Over the past few decades, an increase in the availability of data has resulted in focus on algorithms that can make sense of large, complex datasets. Unfortunately, these algorithms often fail when the data doesn't satisfy the modeling assumptions the algorithm designer has in mind. Another problem with modern machine learning algorithms is the resources they require to be trained. The carbon footprint of AI has become a serious problem today, with the resources required to train them doubling every few months.
My work focuses on developing principled algorithms which are (1) efficient and (2) robust to input misspecification.
To do this, I exploit classical as well as modern observations about structure in the data as well as underlying signals (such as being sparse, or being representable by modern generative models).

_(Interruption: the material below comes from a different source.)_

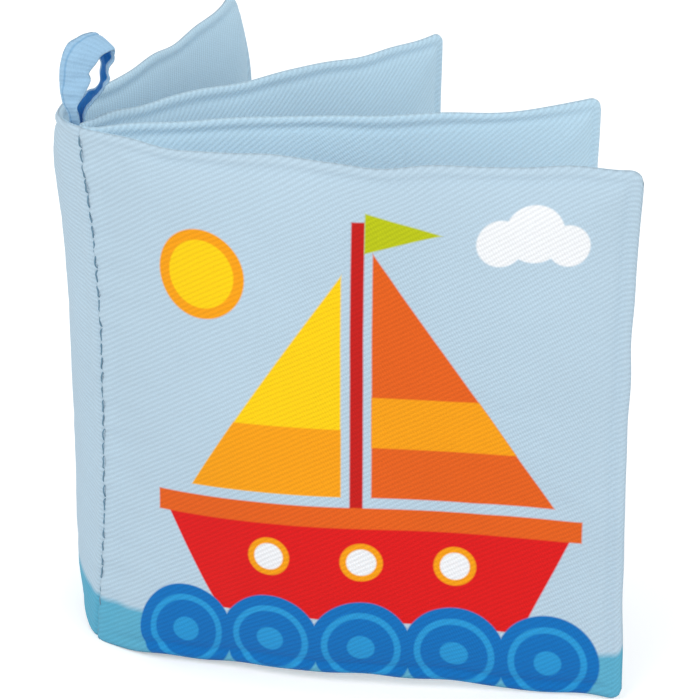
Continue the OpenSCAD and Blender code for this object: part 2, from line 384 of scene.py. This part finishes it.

Outlier-robust Regression.
Can we recover a high dimensional linear function or univariate polynomial function from a constant fraction of the samples being arbitrarily corrupted? What about half? more than half? We explore these problems and either show that these are possible or demonstrate lower bounds.
Learning one-layer neural networks.
We show that even for the Gaussian distribution, it is hard to agnostically learn a one-layer neural network. We also show that this is possible if we weaken the objective.
Inverse problems under generative model assumptions.
Can we sample-efficiently recover signals which are sampled from a 'natural-looking' distribution from their linear measurements? We demonstrate an instance optimal algorithm for this problem when the measurements are drawn from the output of a Generative Adversarial Network (GAN).